In the Year 3 and 4 class, one pupil wrote, 'I could hear the deafening sound of people laughing excitedly.' ? Pupils who have special educational needs and or/disabilities make good progress. The school has a range of strategies to support pupils' learning.

The special educational needs coordinator is highly knowledgeable and liaises well with outside agencies to ensure that the school provides the most appropriate support for pupils. Next steps for the school Leaders and those responsible for governance should ensure that: ? the school improvement plan has measureable success criteria by which governors can judge if actions taken to improve the school have been successful ? pupils in Years 5 and 6 are provided with more opportunities to reason mathematically to enable more pupils to attain highly by the end of key stage 2. I am copying this letter to the chair of the governing body, the director of education for the Diocese of Lincoln, the regional schools commissioner and the director of children's services for Lincolnshire.

This letter will be published on the Ofsted website. Yours sincerely Martin Finch Her Majesty's Inspector Information about the inspection During the inspection, I met with you and all the teachers. I spoke with parents and observed pupils at breaktime.

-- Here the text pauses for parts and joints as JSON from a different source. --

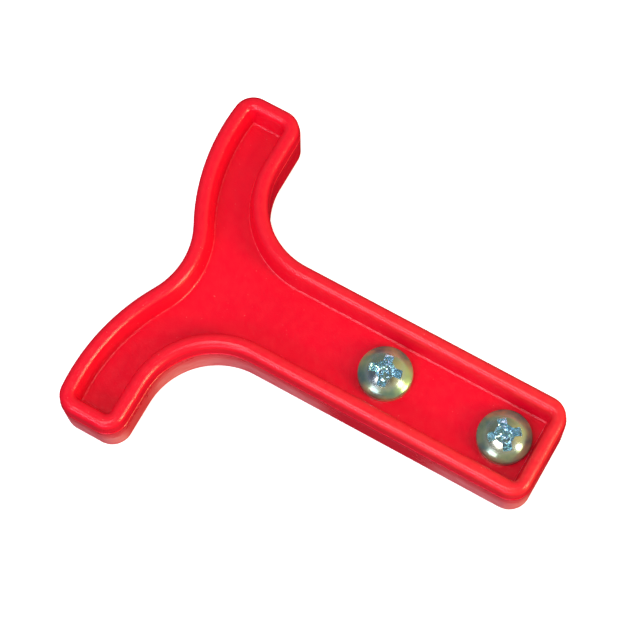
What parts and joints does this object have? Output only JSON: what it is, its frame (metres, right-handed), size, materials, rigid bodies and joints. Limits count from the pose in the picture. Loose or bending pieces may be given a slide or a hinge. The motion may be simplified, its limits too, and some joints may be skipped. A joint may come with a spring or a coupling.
{
  "type": "frame grip",
  "caption": "Y-shaped plastic pull grip with raised rounded rims, recessed faces and cross-head screws through its stem, for lifting frames out of a beehive.",
  "frame": {"origin": "on the plane that the back rim rests on, under the middle of the grip's outline", "axes": "+X along the stem away from the palm, +Z out of the front face, +Y along one arm; the grip is symmetric about the XZ plane"},
  "size_m": [0.0954, 0.0804, 0.0145],
  "materials": {
    "red_plastic": "moulded, semi-gloss rim over a finely grained floor",
    "zinc_screw": "bright zinc plating with a faint yellow tint",
    "zinc_nut": "bright zinc plating, slightly dulled"
  },
  "bodies": {
    "grip": {"front_shell": "red_plastic", "back_shell": "red_plastic", "inner_washer": "zinc_nut", "outer_washer": "zinc_nut", "inner_nut": "zinc_nut", "outer_nut": "zinc_nut"},
    "inner_screw": {"inner_screw": "zinc_screw"},
    "outer_screw": {"outer_screw": "zinc_screw"}
  },
  "joints": [
    {"name": "inner_screw_turn", "type": "hinge", "parent": "grip", "child": "inner_screw", "pos_m": [0.00952, 0, 0.0089], "axis": [0, 0, 1], "continuous": true},
    {"name": "outer_screw_turn", "type": "hinge", "parent": "grip", "child": "outer_screw", "pos_m": [0.03762, 0, 0.0089], "axis": [0, 0, 1], "continuous": true}
  ]
}
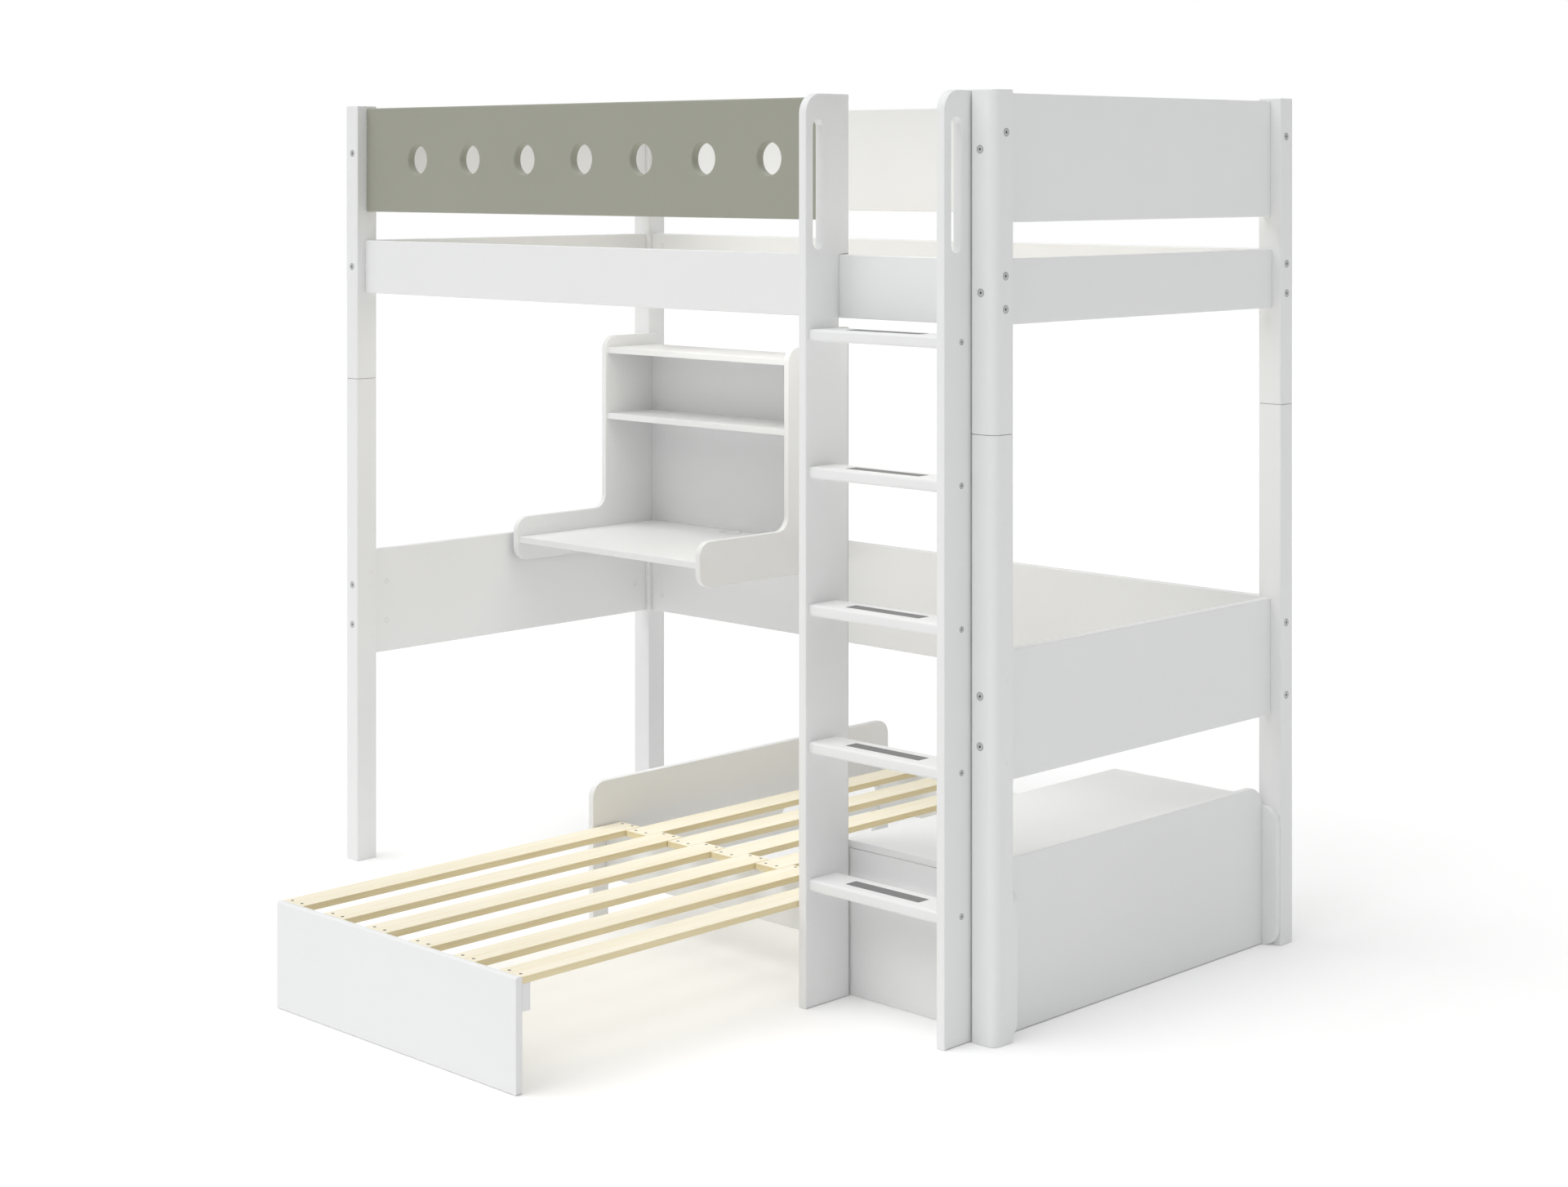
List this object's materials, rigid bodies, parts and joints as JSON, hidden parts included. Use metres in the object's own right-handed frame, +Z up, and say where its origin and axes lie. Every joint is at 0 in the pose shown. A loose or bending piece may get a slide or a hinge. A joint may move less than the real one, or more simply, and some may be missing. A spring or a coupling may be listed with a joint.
{
  "type": "loft bed",
  "caption": "Loft bed with a ladder, a guard rail with round holes, a hanging desk, a sofa bed that pulls out and a storage chest with a hinged lid.",
  "frame": {"origin": "on the floor, in the middle of the length and of the whole depth with the sofa bed pulled out", "axes": "+X along the mattress towards the ladder end, +Y to the back of the bed, +Z up"},
  "size_m": [2.1, 1.857, 1.864],
  "materials": {
    "white_paint": "white lacquer, satin",
    "sage_paint": "grey-green lacquer, satin",
    "bare_wood": "planed pale softwood",
    "grip_rubber": "matt, grained",
    "bolt_steel": "zinc plated",
    "hinge_steel": "satin nickel",
    "white_plastic": "matt"
  },
  "bodies": {
    "frame": {"back_guard_panel": "white_paint", "back_left_lower_post": "white_paint", "back_left_upper_post": "white_paint", "back_lower_panel": "white_paint", "back_rail": "white_paint", "back_right_lower_post": "white_paint", "back_right_upper_post": "white_paint", "chest_back_panel": "white_paint", "chest_end_panel": "white_paint", "chest_floor": "white_paint", "chest_front_panel": "white_paint", "chest_inner_panel": "white_paint", "desk_back_panel": "white_paint", "desk_bolts": "bolt_steel", "desk_grommet": "white_plastic", "desk_left_gable": "white_paint", "desk_right_gable": "white_paint", "desktop": "white_paint", "fixed_slats": "bare_wood", "frame_bolts": "bolt_steel", "front_guard_panel": "sage_paint", "front_left_lower_post": "white_paint", "front_left_upper_post": "white_paint", "front_rail": "white_paint", "front_right_lower_post": "white_paint", "front_right_upper_post": "white_paint", "hinge_fixed_leaves": "hinge_steel", "hinge_pins": "hinge_steel", "ladder_bolts": "bolt_steel", "left_guard_panel": "white_paint", "left_lower_panel": "white_paint", "left_rail": "white_paint", "left_stringer": "white_paint", "mattress_ledges": "white_paint", "mattress_slats": "bare_wood", "middle_shelf": "white_paint", "post_tenons": "bare_wood", "right_guard_panel": "white_paint", "right_lower_panel": "white_paint", "right_rail": "white_paint", "right_stringer": "white_paint", "sofa_apron": "white_paint", "sofa_back_rail": "white_paint", "sofa_side_panel": "white_paint", "stringer_spacer": "white_plastic", "tread_1": "white_paint", "tread_2": "white_paint", "tread_3": "white_paint", "tread_4": "white_paint", "tread_5": "white_paint", "tread_strips": "grip_rubber", "upper_shelf": "white_paint"},
    "pull_out": {"pullout_front": "white_paint", "pullout_batten": "white_paint", "pullout_crossbar": "white_paint", "pullout_slats": "bare_wood"},
    "chest_lid": {"chest_lid": "white_paint", "hinge_lid_leaves": "hinge_steel"}
  },
  "joints": [
    {"name": "pull_out_slide", "type": "slide", "parent": "frame", "child": "pull_out", "axis": [0, 1, 0], "range_m": [0, 0.8605]},
    {"name": "lid_hinge", "type": "hinge", "parent": "frame", "child": "chest_lid", "pos_m": [0.9923, 0.4105, 0.3235], "axis": [0, 1, 0], "range_deg": [0, 92]}
  ]
}
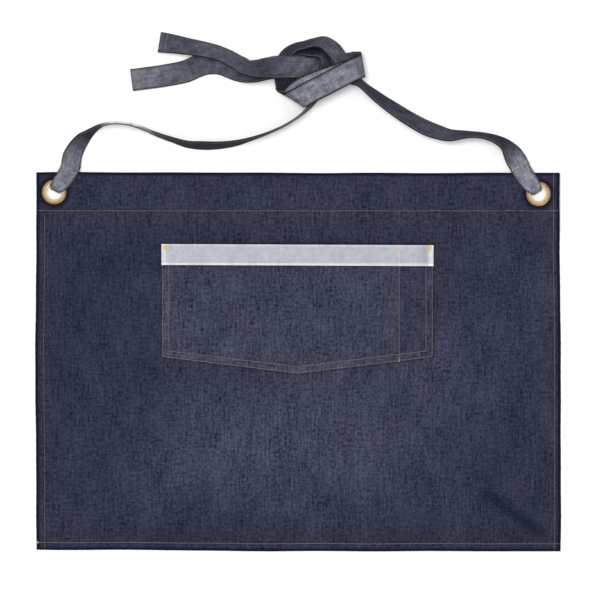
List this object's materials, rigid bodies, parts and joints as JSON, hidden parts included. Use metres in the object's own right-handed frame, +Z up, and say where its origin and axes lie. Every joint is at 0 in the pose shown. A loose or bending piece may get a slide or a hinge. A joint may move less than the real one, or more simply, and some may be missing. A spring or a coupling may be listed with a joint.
{
  "type": "waist apron",
  "caption": "Denim waist apron with a pointed patch pocket, a stitched pen pocket, a pale pocket band, brass eyelets, and two cloth ties knotted together above it.",
  "frame": {"origin": "middle of the underside's footprint, at the table", "axes": "+Z up out of the front face, +Y from the bottom hem towards the ties, +X along the hems towards the pen pocket"},
  "size_m": [0.7, 0.6928, 0.0432],
  "materials": {
    "denim": "washed dark denim",
    "pale_denim": "reverse side of denim",
    "strap_denim": "washed denim",
    "brass": "polished"
  },
  "bodies": {
    "root": {"apron_panel": "denim", "pocket": "denim", "pocket_band": "pale_denim", "eyelet_left": "brass", "eyelet_right": "brass", "eyelet_washer_left": "brass", "eyelet_washer_right": "brass", "tie_left": "strap_denim", "tie_right": "strap_denim"}
  },
  "joints": []
}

I visited all the classrooms and looked at pupils' work. I met with the chair of the governing body and with a group of pupils. You and I reviewed records about attendance, behaviour and keeping children safe.

I studied your school improvement plan, your self-evaluation and minutes of the governing body's meetings. I looked at your documents relating to performance management. I considered the three responses to the Ofsted free-text service, the 65 responses to Parent View and the nine responses to the staff survey.